* Start *

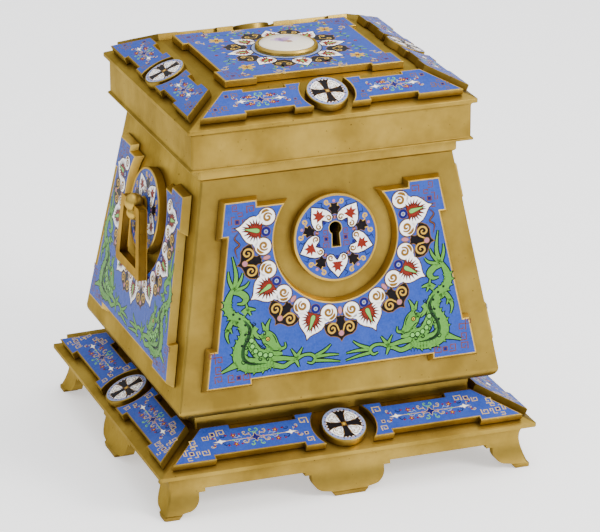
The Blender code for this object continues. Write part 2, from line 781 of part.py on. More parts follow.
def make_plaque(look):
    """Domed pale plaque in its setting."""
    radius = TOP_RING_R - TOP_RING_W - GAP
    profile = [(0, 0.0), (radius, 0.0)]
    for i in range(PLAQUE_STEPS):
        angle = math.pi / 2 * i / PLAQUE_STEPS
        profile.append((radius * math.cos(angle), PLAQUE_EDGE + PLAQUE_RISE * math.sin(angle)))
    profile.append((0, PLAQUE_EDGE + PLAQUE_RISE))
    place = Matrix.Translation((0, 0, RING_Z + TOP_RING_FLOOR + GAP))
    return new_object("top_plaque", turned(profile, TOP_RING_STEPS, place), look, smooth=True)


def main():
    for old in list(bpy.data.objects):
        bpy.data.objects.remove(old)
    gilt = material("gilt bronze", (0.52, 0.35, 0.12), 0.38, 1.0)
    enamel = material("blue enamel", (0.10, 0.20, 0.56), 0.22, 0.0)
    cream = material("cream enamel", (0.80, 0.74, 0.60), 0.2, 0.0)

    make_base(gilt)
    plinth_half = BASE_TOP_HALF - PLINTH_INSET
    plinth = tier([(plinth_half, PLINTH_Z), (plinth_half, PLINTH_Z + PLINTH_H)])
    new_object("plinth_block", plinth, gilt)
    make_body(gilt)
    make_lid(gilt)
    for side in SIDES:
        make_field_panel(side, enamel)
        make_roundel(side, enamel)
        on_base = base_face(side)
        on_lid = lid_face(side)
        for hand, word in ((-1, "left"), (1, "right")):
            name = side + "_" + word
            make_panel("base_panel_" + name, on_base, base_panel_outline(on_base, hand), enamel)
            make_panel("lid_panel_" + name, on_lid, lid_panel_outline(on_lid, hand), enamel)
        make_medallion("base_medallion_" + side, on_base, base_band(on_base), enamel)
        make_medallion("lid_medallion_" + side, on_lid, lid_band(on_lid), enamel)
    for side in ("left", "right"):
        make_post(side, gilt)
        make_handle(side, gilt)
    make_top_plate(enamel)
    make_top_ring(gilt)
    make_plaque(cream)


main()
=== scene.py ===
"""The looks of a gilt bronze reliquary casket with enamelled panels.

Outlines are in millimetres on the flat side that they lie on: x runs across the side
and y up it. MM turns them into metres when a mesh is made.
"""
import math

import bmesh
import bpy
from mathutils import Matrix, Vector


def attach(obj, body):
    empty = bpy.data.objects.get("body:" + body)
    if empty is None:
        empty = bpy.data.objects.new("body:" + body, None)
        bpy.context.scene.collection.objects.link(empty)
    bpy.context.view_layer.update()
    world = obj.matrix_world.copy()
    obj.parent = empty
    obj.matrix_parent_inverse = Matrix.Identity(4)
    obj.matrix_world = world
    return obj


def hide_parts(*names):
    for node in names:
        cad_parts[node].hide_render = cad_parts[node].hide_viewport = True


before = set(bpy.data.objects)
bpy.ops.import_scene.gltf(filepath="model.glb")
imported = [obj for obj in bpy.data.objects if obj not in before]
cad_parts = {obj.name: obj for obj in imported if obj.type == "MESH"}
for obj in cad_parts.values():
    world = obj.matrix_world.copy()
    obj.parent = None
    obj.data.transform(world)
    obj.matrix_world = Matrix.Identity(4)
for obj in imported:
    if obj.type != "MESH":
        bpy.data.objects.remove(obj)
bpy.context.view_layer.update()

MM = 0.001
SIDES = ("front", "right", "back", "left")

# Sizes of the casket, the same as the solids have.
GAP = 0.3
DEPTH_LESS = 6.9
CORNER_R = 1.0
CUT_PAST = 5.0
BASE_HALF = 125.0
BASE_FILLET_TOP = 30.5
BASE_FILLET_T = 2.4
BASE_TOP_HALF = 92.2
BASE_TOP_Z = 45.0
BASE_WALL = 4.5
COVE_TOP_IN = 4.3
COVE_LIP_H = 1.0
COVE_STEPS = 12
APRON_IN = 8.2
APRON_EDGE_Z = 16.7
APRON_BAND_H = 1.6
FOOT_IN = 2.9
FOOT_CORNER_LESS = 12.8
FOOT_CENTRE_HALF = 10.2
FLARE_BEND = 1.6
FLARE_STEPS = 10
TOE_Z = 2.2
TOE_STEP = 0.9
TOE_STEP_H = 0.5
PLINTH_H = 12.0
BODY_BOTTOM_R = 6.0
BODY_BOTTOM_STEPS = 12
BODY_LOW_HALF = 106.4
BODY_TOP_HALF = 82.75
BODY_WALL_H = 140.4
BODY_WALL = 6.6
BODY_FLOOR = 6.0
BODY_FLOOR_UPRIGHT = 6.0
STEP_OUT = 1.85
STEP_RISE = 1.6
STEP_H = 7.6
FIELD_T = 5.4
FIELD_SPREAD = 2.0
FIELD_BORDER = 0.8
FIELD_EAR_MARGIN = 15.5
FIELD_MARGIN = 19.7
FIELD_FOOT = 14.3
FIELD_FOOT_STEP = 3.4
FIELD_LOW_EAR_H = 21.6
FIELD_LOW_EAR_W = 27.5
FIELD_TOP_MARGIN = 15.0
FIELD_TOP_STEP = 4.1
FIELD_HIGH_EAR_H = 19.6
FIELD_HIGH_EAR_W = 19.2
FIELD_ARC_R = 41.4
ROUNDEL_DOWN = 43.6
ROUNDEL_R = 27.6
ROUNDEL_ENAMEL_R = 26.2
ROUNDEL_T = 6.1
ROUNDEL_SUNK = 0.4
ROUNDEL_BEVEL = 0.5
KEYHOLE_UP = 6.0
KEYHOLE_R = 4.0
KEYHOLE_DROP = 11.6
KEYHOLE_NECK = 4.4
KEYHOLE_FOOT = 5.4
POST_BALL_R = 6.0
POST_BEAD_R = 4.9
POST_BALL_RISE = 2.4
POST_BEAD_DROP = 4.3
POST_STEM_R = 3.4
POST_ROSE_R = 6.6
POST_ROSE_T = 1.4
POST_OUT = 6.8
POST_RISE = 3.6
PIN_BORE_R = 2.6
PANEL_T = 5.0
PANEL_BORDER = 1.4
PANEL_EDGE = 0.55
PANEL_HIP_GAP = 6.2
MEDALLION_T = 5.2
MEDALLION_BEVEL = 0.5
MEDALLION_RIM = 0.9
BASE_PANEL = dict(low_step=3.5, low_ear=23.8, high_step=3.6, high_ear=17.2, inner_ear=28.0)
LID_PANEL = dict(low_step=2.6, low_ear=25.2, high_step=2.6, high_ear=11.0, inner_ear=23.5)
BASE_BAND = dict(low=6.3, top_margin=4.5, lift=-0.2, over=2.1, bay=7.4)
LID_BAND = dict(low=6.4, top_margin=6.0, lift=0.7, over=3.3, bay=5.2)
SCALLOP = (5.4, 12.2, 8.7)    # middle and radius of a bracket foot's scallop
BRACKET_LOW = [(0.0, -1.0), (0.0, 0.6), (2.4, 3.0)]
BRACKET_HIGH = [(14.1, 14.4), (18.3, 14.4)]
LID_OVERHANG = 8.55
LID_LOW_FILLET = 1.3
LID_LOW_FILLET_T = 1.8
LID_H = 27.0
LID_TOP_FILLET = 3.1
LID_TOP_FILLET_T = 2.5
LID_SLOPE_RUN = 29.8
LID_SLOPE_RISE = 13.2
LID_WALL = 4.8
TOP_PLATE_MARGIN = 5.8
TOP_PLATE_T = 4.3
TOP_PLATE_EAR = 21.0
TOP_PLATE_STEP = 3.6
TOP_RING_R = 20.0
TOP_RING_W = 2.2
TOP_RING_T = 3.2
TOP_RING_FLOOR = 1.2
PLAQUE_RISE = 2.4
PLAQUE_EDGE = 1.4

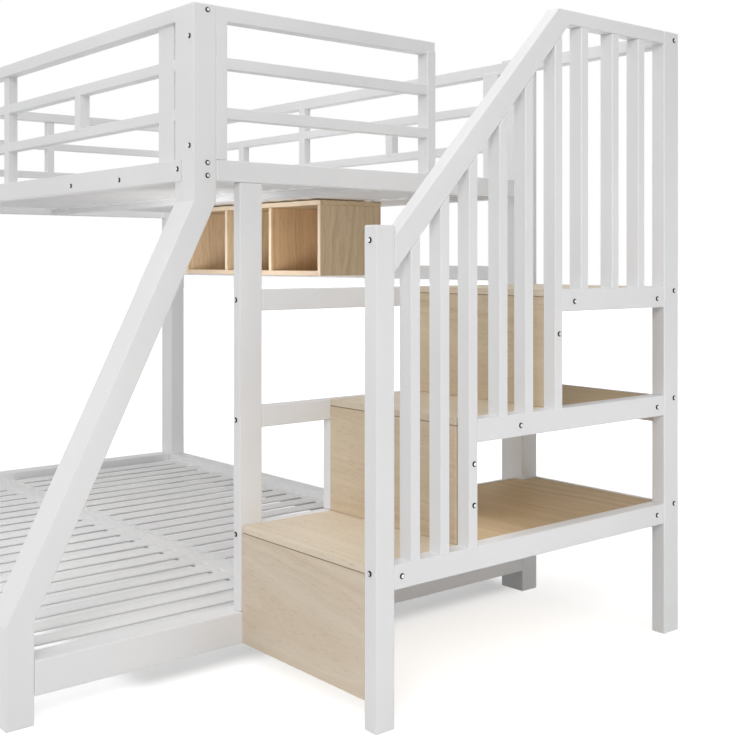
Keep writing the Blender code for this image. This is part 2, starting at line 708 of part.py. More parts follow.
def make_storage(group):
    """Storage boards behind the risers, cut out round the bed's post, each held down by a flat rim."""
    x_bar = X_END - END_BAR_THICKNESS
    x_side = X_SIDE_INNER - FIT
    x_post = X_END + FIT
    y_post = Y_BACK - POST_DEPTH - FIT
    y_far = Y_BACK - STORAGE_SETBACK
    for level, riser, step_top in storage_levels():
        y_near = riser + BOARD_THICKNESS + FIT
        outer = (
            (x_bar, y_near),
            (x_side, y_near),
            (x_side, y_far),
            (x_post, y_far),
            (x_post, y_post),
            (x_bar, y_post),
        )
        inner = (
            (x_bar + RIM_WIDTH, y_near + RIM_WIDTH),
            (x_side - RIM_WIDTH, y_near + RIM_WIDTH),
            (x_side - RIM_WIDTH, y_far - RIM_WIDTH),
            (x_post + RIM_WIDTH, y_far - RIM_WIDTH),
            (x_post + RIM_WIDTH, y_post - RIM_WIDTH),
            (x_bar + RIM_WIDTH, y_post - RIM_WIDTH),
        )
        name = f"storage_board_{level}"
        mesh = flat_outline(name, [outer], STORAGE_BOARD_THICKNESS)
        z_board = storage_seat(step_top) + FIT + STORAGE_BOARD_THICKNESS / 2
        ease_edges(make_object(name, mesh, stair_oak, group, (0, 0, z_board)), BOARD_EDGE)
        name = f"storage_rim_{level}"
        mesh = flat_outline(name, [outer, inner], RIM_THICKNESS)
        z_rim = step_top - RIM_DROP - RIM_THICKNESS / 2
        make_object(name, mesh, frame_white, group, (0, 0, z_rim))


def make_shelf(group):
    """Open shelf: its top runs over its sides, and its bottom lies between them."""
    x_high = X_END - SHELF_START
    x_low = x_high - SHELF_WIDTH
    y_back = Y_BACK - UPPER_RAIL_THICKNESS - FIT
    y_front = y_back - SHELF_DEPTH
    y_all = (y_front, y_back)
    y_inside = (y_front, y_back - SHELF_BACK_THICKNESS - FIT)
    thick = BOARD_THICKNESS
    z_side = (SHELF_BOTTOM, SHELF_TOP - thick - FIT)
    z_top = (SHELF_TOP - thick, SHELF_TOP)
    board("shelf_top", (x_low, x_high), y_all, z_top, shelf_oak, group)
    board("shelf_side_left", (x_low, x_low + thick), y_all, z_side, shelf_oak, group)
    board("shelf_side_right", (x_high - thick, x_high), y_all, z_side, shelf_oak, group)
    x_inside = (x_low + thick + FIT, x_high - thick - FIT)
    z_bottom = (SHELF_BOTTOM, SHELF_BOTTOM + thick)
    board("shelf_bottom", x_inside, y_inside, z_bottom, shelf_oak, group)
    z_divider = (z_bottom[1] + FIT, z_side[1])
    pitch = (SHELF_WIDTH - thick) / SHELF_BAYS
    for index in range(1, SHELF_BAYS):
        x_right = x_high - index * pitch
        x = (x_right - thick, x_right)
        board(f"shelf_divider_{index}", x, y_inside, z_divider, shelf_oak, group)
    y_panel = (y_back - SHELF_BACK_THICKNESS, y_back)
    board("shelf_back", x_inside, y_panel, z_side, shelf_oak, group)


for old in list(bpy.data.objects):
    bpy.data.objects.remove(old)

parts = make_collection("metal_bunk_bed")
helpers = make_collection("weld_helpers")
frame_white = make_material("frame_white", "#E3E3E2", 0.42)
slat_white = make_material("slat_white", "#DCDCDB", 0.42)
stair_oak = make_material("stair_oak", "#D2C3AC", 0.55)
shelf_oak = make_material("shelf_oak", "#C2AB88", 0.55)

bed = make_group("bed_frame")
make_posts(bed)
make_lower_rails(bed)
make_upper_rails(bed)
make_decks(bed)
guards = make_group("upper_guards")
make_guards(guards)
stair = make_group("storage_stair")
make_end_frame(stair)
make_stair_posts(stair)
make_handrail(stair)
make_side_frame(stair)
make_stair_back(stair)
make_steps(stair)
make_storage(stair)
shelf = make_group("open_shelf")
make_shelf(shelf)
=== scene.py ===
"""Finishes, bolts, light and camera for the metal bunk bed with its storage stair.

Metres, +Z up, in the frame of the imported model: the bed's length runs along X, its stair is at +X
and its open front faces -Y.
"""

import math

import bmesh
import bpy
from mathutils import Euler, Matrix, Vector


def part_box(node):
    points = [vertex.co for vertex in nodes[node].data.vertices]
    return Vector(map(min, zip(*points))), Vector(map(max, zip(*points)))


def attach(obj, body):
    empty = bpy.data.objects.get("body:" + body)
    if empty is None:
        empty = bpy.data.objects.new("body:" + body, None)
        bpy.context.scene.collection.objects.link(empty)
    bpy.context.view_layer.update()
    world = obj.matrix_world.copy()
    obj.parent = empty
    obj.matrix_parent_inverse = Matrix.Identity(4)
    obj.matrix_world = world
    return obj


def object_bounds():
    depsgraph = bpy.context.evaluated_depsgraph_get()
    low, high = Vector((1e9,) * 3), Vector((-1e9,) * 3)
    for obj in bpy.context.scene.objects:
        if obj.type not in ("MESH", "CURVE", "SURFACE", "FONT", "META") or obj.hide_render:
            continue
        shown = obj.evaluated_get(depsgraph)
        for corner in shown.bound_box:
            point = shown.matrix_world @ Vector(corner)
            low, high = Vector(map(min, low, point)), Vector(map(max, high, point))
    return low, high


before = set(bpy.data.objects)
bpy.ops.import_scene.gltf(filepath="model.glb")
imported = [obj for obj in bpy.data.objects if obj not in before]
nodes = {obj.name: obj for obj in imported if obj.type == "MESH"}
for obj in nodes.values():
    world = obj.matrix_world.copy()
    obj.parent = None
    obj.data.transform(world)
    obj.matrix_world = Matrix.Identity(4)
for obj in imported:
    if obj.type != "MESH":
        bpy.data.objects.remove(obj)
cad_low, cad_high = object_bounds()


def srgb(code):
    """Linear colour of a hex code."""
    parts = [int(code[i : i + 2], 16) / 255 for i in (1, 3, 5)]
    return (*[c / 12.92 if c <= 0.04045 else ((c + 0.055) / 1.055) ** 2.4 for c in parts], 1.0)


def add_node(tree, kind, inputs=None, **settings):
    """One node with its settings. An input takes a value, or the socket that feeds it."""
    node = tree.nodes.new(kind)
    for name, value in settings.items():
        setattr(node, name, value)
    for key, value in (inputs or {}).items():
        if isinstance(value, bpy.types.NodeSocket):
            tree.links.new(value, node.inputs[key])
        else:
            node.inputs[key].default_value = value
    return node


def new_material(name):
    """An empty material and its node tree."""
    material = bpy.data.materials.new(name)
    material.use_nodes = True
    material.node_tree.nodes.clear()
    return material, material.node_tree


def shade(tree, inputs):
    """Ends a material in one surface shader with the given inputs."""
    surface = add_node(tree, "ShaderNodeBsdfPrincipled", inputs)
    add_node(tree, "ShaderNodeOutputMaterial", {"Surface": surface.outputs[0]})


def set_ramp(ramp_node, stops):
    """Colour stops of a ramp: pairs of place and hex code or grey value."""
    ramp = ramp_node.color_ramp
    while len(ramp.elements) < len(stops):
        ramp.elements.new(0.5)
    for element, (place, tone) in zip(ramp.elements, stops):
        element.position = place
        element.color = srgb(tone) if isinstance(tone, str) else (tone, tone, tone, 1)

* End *

▶ [Problem]
Quote exactly the lines running from the line with "make_guards(guards)" through the line with "point = shown.matrix_world", both ends included, and nothing more.

▶ [Answer for this exercise]
make_guards(guards)
stair = make_group("storage_stair")
make_end_frame(stair)
make_stair_posts(stair)
make_handrail(stair)
make_side_frame(stair)
make_stair_back(stair)
make_steps(stair)
make_storage(stair)
shelf = make_group("open_shelf")
make_shelf(shelf)
=== scene.py ===
"""Finishes, bolts, light and camera for the metal bunk bed with its storage stair.

Metres, +Z up, in the frame of the imported model: the bed's length runs along X, its stair is at +X
and its open front faces -Y.
"""

import math

import bmesh
import bpy
from mathutils import Euler, Matrix, Vector


def part_box(node):
    points = [vertex.co for vertex in nodes[node].data.vertices]
    return Vector(map(min, zip(*points))), Vector(map(max, zip(*points)))


def attach(obj, body):
    empty = bpy.data.objects.get("body:" + body)
    if empty is None:
        empty = bpy.data.objects.new("body:" + body, None)
        bpy.context.scene.collection.objects.link(empty)
    bpy.context.view_layer.update()
    world = obj.matrix_world.copy()
    obj.parent = empty
    obj.matrix_parent_inverse = Matrix.Identity(4)
    obj.matrix_world = world
    return obj


def object_bounds():
    depsgraph = bpy.context.evaluated_depsgraph_get()
    low, high = Vector((1e9,) * 3), Vector((-1e9,) * 3)
    for obj in bpy.context.scene.objects:
        if obj.type not in ("MESH", "CURVE", "SURFACE", "FONT", "META") or obj.hide_render:
            continue
        shown = obj.evaluated_get(depsgraph)
        for corner in shown.bound_box:
            point = shown.matrix_world @ Vector(corner)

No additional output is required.